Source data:
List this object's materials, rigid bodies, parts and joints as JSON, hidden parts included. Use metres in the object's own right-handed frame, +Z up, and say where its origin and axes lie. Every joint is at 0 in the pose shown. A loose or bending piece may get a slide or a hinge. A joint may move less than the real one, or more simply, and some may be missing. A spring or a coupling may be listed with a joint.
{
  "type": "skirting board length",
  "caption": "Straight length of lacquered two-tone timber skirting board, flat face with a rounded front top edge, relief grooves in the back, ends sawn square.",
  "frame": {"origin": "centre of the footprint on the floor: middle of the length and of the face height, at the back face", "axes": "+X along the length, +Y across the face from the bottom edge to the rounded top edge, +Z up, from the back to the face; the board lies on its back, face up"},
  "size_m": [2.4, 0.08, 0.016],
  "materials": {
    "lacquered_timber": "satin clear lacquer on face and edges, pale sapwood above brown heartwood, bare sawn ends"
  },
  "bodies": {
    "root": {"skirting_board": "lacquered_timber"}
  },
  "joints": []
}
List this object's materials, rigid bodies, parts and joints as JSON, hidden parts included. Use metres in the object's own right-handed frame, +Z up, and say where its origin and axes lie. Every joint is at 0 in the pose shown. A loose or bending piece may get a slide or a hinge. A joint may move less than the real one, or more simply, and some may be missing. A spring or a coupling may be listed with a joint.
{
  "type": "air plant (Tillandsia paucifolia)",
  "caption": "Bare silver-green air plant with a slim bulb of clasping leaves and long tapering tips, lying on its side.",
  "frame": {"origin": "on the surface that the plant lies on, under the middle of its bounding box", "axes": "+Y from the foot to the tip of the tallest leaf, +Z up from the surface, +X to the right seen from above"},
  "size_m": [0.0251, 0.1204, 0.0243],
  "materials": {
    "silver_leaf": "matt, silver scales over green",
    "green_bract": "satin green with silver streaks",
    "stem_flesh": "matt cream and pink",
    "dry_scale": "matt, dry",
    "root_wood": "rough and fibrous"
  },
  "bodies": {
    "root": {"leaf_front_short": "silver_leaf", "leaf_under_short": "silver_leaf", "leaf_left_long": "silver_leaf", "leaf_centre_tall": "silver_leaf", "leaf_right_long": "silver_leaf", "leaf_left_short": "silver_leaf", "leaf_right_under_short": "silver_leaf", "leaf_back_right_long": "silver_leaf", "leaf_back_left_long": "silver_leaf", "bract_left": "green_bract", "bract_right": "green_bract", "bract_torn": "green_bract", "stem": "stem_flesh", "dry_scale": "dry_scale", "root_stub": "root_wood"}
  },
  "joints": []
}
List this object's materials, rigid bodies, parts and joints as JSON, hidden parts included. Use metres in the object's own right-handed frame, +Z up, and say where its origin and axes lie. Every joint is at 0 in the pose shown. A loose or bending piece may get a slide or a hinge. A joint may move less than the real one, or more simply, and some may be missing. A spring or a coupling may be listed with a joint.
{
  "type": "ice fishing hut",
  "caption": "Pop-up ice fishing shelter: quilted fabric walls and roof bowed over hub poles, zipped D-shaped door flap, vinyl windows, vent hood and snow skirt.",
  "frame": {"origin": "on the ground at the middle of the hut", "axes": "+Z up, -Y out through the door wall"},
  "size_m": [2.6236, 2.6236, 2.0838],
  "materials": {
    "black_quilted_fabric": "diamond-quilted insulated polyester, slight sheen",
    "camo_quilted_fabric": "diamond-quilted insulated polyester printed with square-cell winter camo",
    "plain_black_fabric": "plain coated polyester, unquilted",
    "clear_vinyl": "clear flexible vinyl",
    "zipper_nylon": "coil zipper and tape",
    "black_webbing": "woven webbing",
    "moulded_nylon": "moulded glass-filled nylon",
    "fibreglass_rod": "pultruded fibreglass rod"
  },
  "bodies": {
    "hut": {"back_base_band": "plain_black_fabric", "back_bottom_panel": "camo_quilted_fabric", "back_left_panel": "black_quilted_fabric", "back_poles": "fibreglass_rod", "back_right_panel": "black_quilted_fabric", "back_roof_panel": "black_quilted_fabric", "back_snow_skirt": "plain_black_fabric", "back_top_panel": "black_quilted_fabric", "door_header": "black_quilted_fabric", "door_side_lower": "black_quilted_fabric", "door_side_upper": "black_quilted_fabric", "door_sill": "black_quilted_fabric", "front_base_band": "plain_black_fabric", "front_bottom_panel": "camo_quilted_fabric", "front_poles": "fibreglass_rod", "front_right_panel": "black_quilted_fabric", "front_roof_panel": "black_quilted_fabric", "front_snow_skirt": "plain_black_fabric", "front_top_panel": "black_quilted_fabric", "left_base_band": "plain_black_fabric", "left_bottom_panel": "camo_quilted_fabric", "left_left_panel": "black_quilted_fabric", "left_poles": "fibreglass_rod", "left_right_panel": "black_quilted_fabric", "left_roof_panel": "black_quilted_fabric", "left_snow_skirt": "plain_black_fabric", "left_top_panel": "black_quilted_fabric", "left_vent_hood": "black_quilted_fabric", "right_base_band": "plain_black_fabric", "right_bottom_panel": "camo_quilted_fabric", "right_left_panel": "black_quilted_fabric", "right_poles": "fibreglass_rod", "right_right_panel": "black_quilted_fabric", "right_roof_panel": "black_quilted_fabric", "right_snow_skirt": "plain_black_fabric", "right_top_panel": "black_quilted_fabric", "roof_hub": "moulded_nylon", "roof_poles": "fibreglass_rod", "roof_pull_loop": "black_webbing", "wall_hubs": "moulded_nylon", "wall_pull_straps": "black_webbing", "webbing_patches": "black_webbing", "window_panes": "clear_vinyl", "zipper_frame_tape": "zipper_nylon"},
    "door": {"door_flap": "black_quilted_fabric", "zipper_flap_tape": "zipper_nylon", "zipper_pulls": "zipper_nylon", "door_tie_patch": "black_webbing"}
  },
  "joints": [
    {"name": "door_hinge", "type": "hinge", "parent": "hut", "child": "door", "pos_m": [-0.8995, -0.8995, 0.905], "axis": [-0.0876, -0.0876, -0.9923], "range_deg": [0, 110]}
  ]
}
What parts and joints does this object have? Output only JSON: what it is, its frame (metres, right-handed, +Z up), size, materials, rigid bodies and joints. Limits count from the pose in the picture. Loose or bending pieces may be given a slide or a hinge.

- _What to do_:
Emit the records above again, exactly, with no line skipped.

- _Answer to this problem_:
List this object's materials, rigid bodies, parts and joints as JSON, hidden parts included. Use metres in the object's own right-handed frame, +Z up, and say where its origin and axes lie. Every joint is at 0 in the pose shown. A loose or bending piece may get a slide or a hinge. A joint may move less than the real one, or more simply, and some may be missing. A spring or a coupling may be listed with a joint.
{
  "type": "skirting board length",
  "caption": "Straight length of lacquered two-tone timber skirting board, flat face with a rounded front top edge, relief grooves in the back, ends sawn square.",
  "frame": {"origin": "centre of the footprint on the floor: middle of the length and of the face height, at the back face", "axes": "+X along the length, +Y across the face from the bottom edge to the rounded top edge, +Z up, from the back to the face; the board lies on its back, face up"},
  "size_m": [2.4, 0.08, 0.016],
  "materials": {
    "lacquered_timber": "satin clear lacquer on face and edges, pale sapwood above brown heartwood, bare sawn ends"
  },
  "bodies": {
    "root": {"skirting_board": "lacquered_timber"}
  },
  "joints": []
}
List this object's materials, rigid bodies, parts and joints as JSON, hidden parts included. Use metres in the object's own right-handed frame, +Z up, and say where its origin and axes lie. Every joint is at 0 in the pose shown. A loose or bending piece may get a slide or a hinge. A joint may move less than the real one, or more simply, and some may be missing. A spring or a coupling may be listed with a joint.
{
  "type": "air plant (Tillandsia paucifolia)",
  "caption": "Bare silver-green air plant with a slim bulb of clasping leaves and long tapering tips, lying on its side.",
  "frame": {"origin": "on the surface that the plant lies on, under the middle of its bounding box", "axes": "+Y from the foot to the tip of the tallest leaf, +Z up from the surface, +X to the right seen from above"},
  "size_m": [0.0251, 0.1204, 0.0243],
  "materials": {
    "silver_leaf": "matt, silver scales over green",
    "green_bract": "satin green with silver streaks",
    "stem_flesh": "matt cream and pink",
    "dry_scale": "matt, dry",
    "root_wood": "rough and fibrous"
  },
  "bodies": {
    "root": {"leaf_front_short": "silver_leaf", "leaf_under_short": "silver_leaf", "leaf_left_long": "silver_leaf", "leaf_centre_tall": "silver_leaf", "leaf_right_long": "silver_leaf", "leaf_left_short": "silver_leaf", "leaf_right_under_short": "silver_leaf", "leaf_back_right_long": "silver_leaf", "leaf_back_left_long": "silver_leaf", "bract_left": "green_bract", "bract_right": "green_bract", "bract_torn": "green_bract", "stem": "stem_flesh", "dry_scale": "dry_scale", "root_stub": "root_wood"}
  },
  "joints": []
}
List this object's materials, rigid bodies, parts and joints as JSON, hidden parts included. Use metres in the object's own right-handed frame, +Z up, and say where its origin and axes lie. Every joint is at 0 in the pose shown. A loose or bending piece may get a slide or a hinge. A joint may move less than the real one, or more simply, and some may be missing. A spring or a coupling may be listed with a joint.
{
  "type": "ice fishing hut",
  "caption": "Pop-up ice fishing shelter: quilted fabric walls and roof bowed over hub poles, zipped D-shaped door flap, vinyl windows, vent hood and snow skirt.",
  "frame": {"origin": "on the ground at the middle of the hut", "axes": "+Z up, -Y out through the door wall"},
  "size_m": [2.6236, 2.6236, 2.0838],
  "materials": {
    "black_quilted_fabric": "diamond-quilted insulated polyester, slight sheen",
    "camo_quilted_fabric": "diamond-quilted insulated polyester printed with square-cell winter camo",
    "plain_black_fabric": "plain coated polyester, unquilted",
    "clear_vinyl": "clear flexible vinyl",
    "zipper_nylon": "coil zipper and tape",
    "black_webbing": "woven webbing",
    "moulded_nylon": "moulded glass-filled nylon",
    "fibreglass_rod": "pultruded fibreglass rod"
  },
  "bodies": {
    "hut": {"back_base_band": "plain_black_fabric", "back_bottom_panel": "camo_quilted_fabric", "back_left_panel": "black_quilted_fabric", "back_poles": "fibreglass_rod", "back_right_panel": "black_quilted_fabric", "back_roof_panel": "black_quilted_fabric", "back_snow_skirt": "plain_black_fabric", "back_top_panel": "black_quilted_fabric", "door_header": "black_quilted_fabric", "door_side_lower": "black_quilted_fabric", "door_side_upper": "black_quilted_fabric", "door_sill": "black_quilted_fabric", "front_base_band": "plain_black_fabric", "front_bottom_panel": "camo_quilted_fabric", "front_poles": "fibreglass_rod", "front_right_panel": "black_quilted_fabric", "front_roof_panel": "black_quilted_fabric", "front_snow_skirt": "plain_black_fabric", "front_top_panel": "black_quilted_fabric", "left_base_band": "plain_black_fabric", "left_bottom_panel": "camo_quilted_fabric", "left_left_panel": "black_quilted_fabric", "left_poles": "fibreglass_rod", "left_right_panel": "black_quilted_fabric", "left_roof_panel": "black_quilted_fabric", "left_snow_skirt": "plain_black_fabric", "left_top_panel": "black_quilted_fabric", "left_vent_hood": "black_quilted_fabric", "right_base_band": "plain_black_fabric", "right_bottom_panel": "camo_quilted_fabric", "right_left_panel": "black_quilted_fabric", "right_poles": "fibreglass_rod", "right_right_panel": "black_quilted_fabric", "right_roof_panel": "black_quilted_fabric", "right_snow_skirt": "plain_black_fabric", "right_top_panel": "black_quilted_fabric", "roof_hub": "moulded_nylon", "roof_poles": "fibreglass_rod", "roof_pull_loop": "black_webbing", "wall_hubs": "moulded_nylon", "wall_pull_straps": "black_webbing", "webbing_patches": "black_webbing", "window_panes": "clear_vinyl", "zipper_frame_tape": "zipper_nylon"},
    "door": {"door_flap": "black_quilted_fabric", "zipper_flap_tape": "zipper_nylon", "zipper_pulls": "zipper_nylon", "door_tie_patch": "black_webbing"}
  },
  "joints": [
    {"name": "door_hinge", "type": "hinge", "parent": "hut", "child": "door", "pos_m": [-0.8995, -0.8995, 0.905], "axis": [-0.0876, -0.0876, -0.9923], "range_deg": [0, 110]}
  ]
}
What parts and joints does this object have? Output only JSON: what it is, its frame (metres, right-handed, +Z up), size, materials, rigid bodies and joints. Limits count from the pose in the picture. Loose or bending pieces may be given a slide or a hinge.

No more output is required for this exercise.